When your child becomes a teenager there’s no doubt that things will change. The dynamic of the family home will be different and you’ll have to learn how to parent all over again. It’s very hard for parents to get used but it’s equally hard for the teenagers who have a whole new range of emotions and feelings to handle. There will be fights and disagreements but if you keep our tips in mind it may go smoother than you thought.
Accept the Change
The first thing you need to do is accept that things are different now. Your teenager simply won’t want to spend all their time of you and it’s natural for them to become more withdrawn.
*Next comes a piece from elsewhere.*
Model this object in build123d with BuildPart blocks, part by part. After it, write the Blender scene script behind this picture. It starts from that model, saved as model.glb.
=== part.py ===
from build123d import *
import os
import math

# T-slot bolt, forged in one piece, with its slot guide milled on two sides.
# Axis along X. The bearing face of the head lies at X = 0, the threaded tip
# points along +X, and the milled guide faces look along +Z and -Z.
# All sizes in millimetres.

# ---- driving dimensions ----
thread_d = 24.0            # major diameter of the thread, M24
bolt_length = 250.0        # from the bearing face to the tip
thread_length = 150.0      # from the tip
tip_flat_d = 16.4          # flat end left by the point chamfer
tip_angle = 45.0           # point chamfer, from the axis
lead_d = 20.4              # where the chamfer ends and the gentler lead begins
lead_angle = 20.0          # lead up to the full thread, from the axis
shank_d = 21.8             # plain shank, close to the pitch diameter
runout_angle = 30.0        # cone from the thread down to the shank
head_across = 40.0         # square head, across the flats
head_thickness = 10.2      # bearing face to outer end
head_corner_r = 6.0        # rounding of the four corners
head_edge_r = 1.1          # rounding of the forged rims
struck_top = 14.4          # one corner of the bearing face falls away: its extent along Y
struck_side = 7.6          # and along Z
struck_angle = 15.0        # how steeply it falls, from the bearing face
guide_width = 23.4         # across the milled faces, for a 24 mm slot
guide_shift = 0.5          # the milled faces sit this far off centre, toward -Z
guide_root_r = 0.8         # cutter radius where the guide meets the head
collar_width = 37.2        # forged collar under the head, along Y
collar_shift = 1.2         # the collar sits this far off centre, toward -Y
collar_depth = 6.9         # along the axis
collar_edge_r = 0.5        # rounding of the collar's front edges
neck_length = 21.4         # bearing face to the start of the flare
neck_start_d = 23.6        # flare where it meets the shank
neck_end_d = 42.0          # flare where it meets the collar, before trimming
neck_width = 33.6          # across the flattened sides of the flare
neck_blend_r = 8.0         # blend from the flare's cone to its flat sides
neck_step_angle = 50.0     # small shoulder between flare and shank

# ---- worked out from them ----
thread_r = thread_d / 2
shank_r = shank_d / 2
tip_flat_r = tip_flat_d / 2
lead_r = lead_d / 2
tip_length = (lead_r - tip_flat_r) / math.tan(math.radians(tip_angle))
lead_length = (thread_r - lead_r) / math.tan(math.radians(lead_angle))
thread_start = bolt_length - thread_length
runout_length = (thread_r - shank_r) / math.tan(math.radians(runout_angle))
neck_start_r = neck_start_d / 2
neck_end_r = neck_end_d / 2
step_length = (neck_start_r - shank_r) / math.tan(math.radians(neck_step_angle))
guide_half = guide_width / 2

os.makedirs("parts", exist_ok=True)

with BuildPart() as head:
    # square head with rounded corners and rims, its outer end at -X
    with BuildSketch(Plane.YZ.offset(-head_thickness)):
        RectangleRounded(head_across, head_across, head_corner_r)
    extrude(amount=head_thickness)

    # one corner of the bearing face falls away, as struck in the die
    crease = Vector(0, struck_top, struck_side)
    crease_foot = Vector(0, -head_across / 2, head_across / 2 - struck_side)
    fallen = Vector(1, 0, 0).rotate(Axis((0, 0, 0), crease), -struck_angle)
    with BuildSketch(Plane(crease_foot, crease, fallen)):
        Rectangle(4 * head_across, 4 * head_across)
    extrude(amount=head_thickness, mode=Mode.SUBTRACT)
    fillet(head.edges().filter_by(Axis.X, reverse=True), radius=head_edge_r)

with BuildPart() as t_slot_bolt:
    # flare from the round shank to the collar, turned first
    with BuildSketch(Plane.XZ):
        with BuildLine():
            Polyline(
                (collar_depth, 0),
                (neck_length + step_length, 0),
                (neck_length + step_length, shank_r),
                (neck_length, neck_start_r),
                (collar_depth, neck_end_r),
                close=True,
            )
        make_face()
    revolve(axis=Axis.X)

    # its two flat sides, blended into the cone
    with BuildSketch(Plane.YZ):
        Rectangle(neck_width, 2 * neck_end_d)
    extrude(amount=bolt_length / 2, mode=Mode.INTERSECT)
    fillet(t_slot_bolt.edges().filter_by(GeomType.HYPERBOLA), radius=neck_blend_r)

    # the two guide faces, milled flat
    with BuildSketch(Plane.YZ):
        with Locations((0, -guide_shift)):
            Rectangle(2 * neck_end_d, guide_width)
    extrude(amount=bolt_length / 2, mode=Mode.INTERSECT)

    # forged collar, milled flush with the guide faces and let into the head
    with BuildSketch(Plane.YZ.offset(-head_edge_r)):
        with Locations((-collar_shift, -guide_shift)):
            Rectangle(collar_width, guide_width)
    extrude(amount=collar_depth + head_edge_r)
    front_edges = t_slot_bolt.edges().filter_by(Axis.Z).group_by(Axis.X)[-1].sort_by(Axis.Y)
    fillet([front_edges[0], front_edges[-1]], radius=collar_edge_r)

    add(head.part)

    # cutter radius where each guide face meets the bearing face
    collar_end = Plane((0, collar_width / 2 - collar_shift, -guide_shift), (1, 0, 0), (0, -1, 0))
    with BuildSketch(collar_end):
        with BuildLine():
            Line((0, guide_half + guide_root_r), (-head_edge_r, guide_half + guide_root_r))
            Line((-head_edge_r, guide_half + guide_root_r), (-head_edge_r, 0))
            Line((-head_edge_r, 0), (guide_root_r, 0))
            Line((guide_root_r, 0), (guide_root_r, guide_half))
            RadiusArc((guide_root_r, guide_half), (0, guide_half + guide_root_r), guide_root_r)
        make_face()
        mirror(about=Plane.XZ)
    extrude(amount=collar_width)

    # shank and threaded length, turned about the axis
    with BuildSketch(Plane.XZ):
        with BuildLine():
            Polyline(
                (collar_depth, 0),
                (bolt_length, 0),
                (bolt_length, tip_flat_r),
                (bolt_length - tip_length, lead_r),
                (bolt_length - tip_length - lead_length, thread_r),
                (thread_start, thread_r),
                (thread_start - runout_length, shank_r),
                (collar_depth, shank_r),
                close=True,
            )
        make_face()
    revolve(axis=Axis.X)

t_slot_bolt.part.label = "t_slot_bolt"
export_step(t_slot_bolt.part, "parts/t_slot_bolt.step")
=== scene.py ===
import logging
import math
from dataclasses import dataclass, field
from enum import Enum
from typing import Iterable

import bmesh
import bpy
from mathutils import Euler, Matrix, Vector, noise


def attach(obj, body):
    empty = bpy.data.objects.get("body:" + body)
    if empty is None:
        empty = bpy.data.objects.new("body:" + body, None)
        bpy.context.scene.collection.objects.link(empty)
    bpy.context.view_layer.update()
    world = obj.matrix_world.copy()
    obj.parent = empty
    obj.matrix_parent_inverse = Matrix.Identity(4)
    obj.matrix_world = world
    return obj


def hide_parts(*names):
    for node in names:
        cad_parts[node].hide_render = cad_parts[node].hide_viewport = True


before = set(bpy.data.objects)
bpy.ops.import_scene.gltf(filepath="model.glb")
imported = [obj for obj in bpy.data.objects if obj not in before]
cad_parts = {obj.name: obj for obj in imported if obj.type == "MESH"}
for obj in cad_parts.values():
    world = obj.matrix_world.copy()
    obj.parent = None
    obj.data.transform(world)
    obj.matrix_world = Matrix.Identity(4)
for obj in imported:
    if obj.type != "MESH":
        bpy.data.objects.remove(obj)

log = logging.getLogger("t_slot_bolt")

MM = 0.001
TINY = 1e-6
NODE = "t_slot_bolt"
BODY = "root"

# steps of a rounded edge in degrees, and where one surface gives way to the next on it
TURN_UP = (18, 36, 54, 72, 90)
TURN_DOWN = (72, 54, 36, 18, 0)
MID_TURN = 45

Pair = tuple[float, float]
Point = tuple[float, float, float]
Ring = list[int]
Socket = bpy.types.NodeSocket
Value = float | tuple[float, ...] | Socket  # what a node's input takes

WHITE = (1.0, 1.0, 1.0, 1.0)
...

Obviously, you can always try and engage with them but if they aren’t responsive don’t be too down.
Keep them included
Chances are your teenager is more interested in their laptop or Xbox than the family but that doesn’t mean you don’t keep them involved. Continue to invite them to all days out and make sure they’re down for dinner times and although they may decline, you should still keep asking.
Limit the Threats
It’s very easy to fall into the pattern of threatening your teenager with anything to get them to respond. Threatening to keep them in, take away their Xbox or stop their friends coming over will only make the situation worse or make them more apathetic. It won’t be long before you’re hearing “go ahead and sell my Xbox for all I care” – not that they’ll mean it of course! Instead, try negotiating and discussing where you can and if they don’t want to, don’t force them.
Find Common Interests
Teenagers believe they are already adults and want to be treated so. Of course, this isn’t always possible but in some ways it is. It’s likely they’ll have outgrown many of the activities you used to enjoy together so you’ll need to work together to build new interests. You could go to a sports club with them or join them at gigs – it’ll be 100% personal to your child and something they’re comfortable doing with you. Getting out of the house with your teen gives them a chance to let off steam and may start conversations and discussions which wouldn’t be possible in the confines of the family home.
Ask Open Questions
It’s a classic teen trait – the one-word answer. To stop this becoming your life, modify the way you talk. Ask questions which require more than one word as an answer such as ‘Why did you enjoy the party last night?” and “What did you do at school today?” this way they’ll be more likely to enter into the proper conversation for you. Once they start it might be hard to shut them up which is exactly what you wanted!
Understanding and communication are essential for keeping your teenager on the side. It’s not an easy time but it’s only 7 years out of their long life and the chances are they’ll come out of the other end relatively unscathed!